Stretching with Heat
- Apply moist heat.
- Stretch muscle gently.
It can also be helpful to use heat before stretching a muscle group. In order to facilitate stretching, the muscle must be as relaxed as possible. This can be accomplished through moist heat in the form of hot packs, a hot tub, or by directing a hot shower on the muscle. Apply the moist heat for 10 to 20 minutes.
Then gently stretch the muscle until an easy stretch is felt; hold for 10 to 20 seconds or a bit longer and then relax. This technique can gradually stretch out the contracted muscle and surrounding myofascial tissue. Adding epsom salts or essential oils to the bathwater may be helpful.Stretching without the use of ice or heat throughout the day can also be helpful, but remember to stretch gently.
*Important Note: If you have had recent surgery or have a muscle or joint problem, including hyper-mobility, consult your healthcare professional before stretching.
Heat, Ice, and Acupressure
Heat may be helpful before a massage and before your stretching exercises; heat may also be used to aid relaxation, pain relief, and muscle stiffness. Microwavable gel packs, heating pads, warm baths and showers, whirlpools, down quilts, long underwear, and paraffin baths are examples of heat sources. Paraffin baths are designed to be used especially on hands and fingers. Liquid paraffin has the advantage of applying even heat to all joints of your hands and fingers, decreasing pain and stiffness and increasing blood flow. If you choose to use a hot pack, place a light towel between your skin and the hot pack and leave it on the area for approximately 20 minutes.

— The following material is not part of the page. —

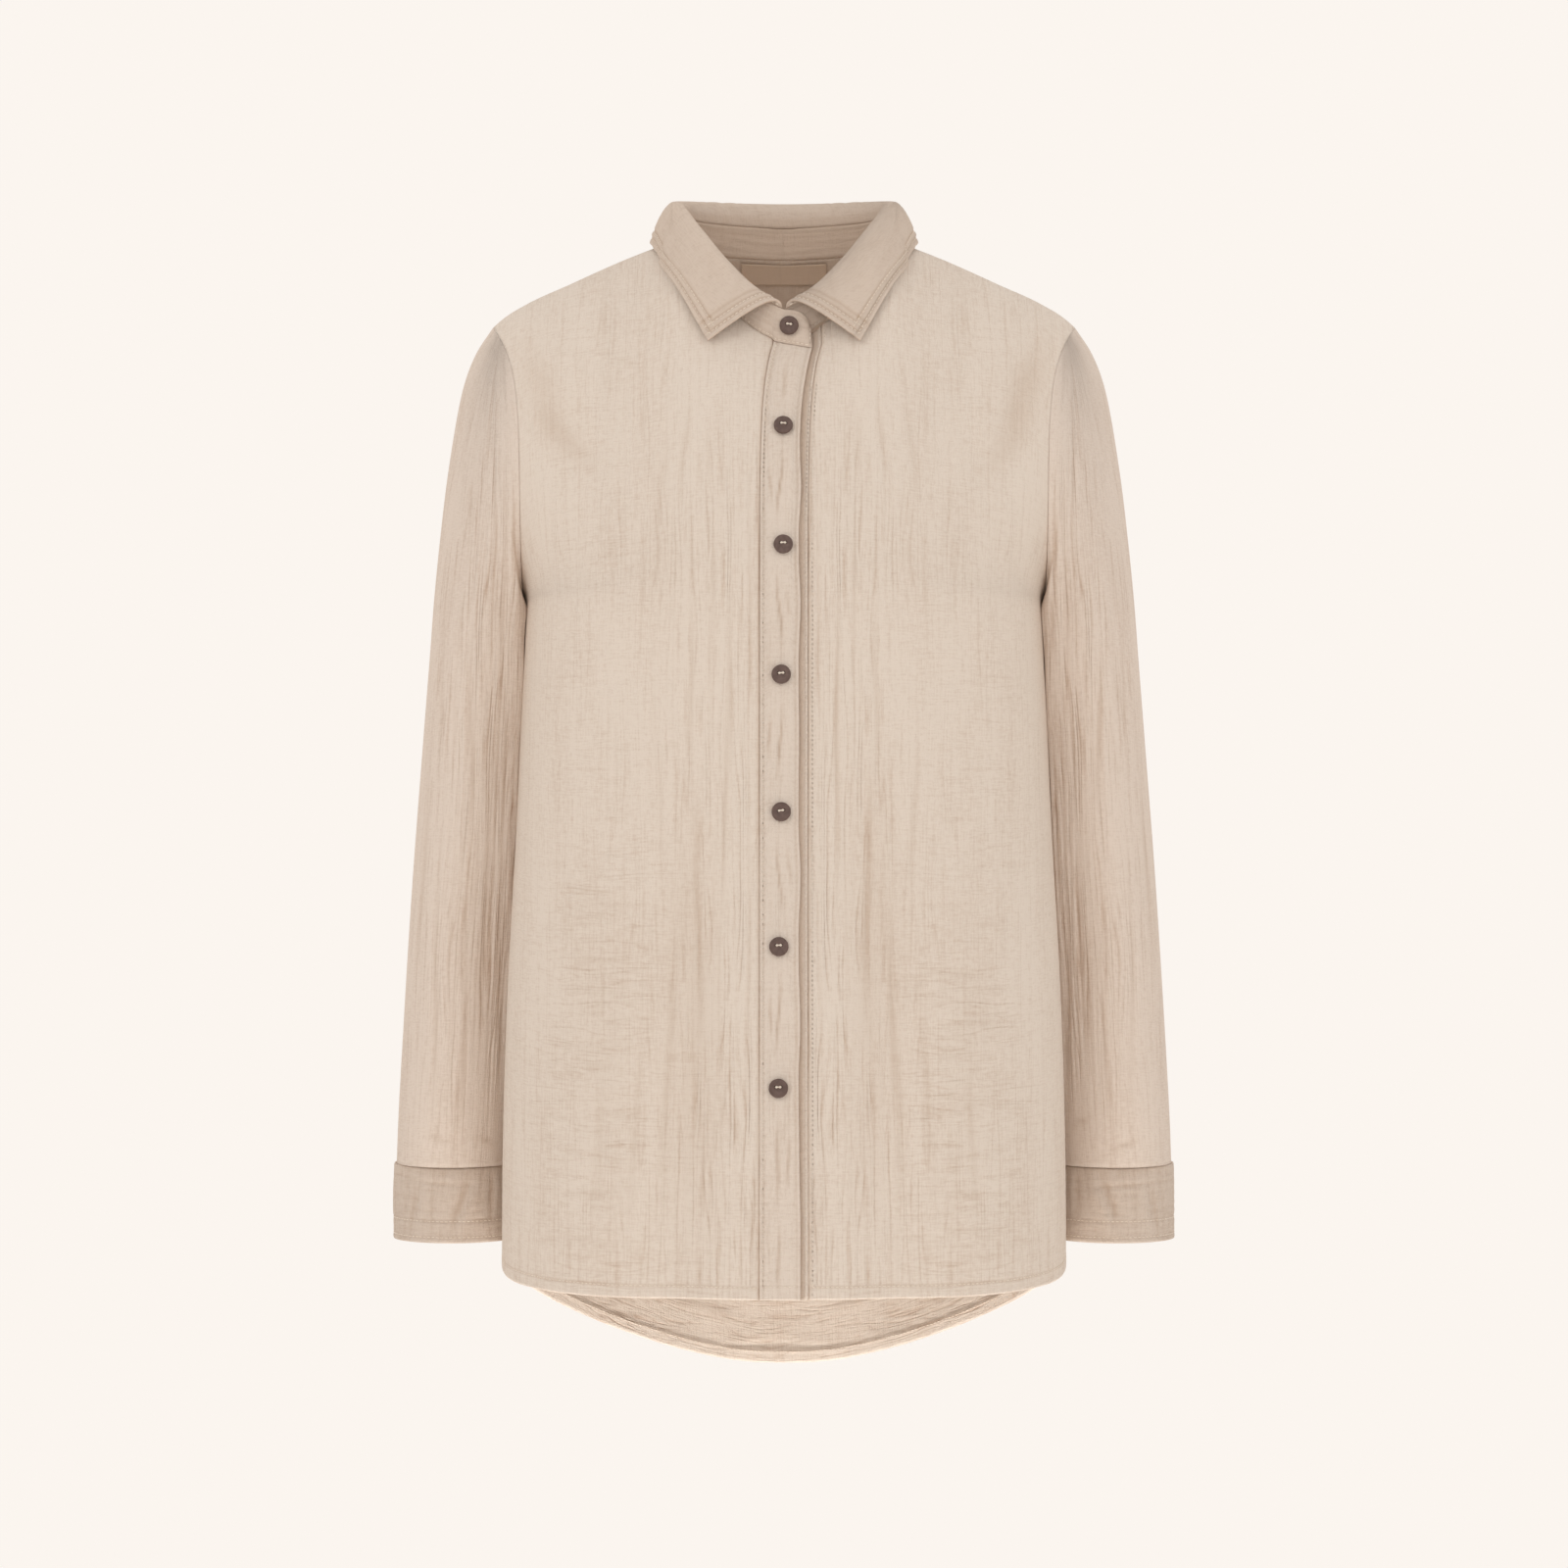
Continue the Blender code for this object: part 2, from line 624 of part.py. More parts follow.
def sleeve(name, is_right):
    stations = np.linspace(0, len(SLEEVE["armhole"]) - 1, SLEEVE_ROWS + 1)
    turns = np.linspace(0, 2 * np.pi, 2 * ROWS_ABOVE + 1)[:-1]
    turn, station = np.meshgrid(turns, stations)
    outer, normals = sleeve_normals(turn, station)
    for side, chosen in (("front", turns <= np.pi), ("back", turns > np.pi)):
        v = np.abs(1 - turns[chosen] / np.pi)
        _, across = with_normals(
            lambda a, b: body(side, a, b), np.ones_like(v), v, -TOWARDS[side]
        )
        agree = ease(((normals[0, chosen] * across).sum(axis=-1) - 0.3) / 0.4)[:, None]
        normals[0, chosen] = unit(normals[0, chosen] + agree * across)
    pull_back(outer, *FOOT_ROW, ARM_SEAM)
    if is_right:
        outer, normals = mirrored(outer), mirrored(normals)
    wall(name, outer, normals, CLOTH, "sleeve", wrap=True)


def cuff_shape(turn, down):
    """A plain closed band, a little wider at its foot."""
    grow = CUFF["flare"] * down
    x = CUFF["mid_x"] + (CUFF["half_x"] + grow) * np.cos(turn)
    y = CUFF["mid_y"] - (CUFF["half_y"] + grow) * np.sin(turn)
    return point(x, y, CUFF_TOP_Z - CUFF_HEIGHT * down)


def cuff(name, is_right):
    turns = np.linspace(0, 2 * np.pi, 2 * ROWS_ABOVE + 1)[:-1]
    turn, down = np.meshgrid(turns, np.linspace(0, 1, CUFF_ROWS + 1))
    outer, normals = with_normals(cuff_shape, turn, down, 1.0, 0.01, (-10, 0), (10, 1))
    if is_right:
        outer, normals = mirrored(outer), mirrored(normals)
    wall(name, outer, normals, CUFF_WALL, "cuff", wrap=True)


# ---------------------------------------------------------------- front closing


def band_shape(across, up, is_over):
    """A point of one of the two closing bands, on the base surface."""
    first, last = (BAND_SEAM - BAND_HALF, BAND_HALF) if is_over else (UNDER_BAND_FROM, UNDER_BAND_TO)
    offset = first + across * (last - first)
    top_x = band_x(NECK_FRONT_Z) + offset
    if is_over:
        top = OVER_NECK_Z + OVER_NECK_SLOPE * top_x - SEAM
    else:
        angle = 180 - np.degrees(np.arcsin(np.clip(np.abs(top_x) / NECK_WIDTH, 0, 1)))
        top = along_neck("z", angle) - SEAM
    z = FRONT_HEM_Z + up * (top - FRONT_HEM_Z)
    x = band_x(z) + offset
    return point(x, front_y(x, z), z)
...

- Avoid prolonged exposure to heat sources that could cause burns and check your skin periodically
- Do not go to sleep with a heating pad on. The local application of ice can decrease pain, muscle spasms and swelling.
- Frozen gel packs, ice packs, and packages of frozen vegetables are examples of ice sources. Place a light towel between your skin and the ice pack and leave the pack on the area for approximately 10 to 20 minutes.
- Check your skin periodically. If the area being treated turns white or blue, discontinue treatment immediately.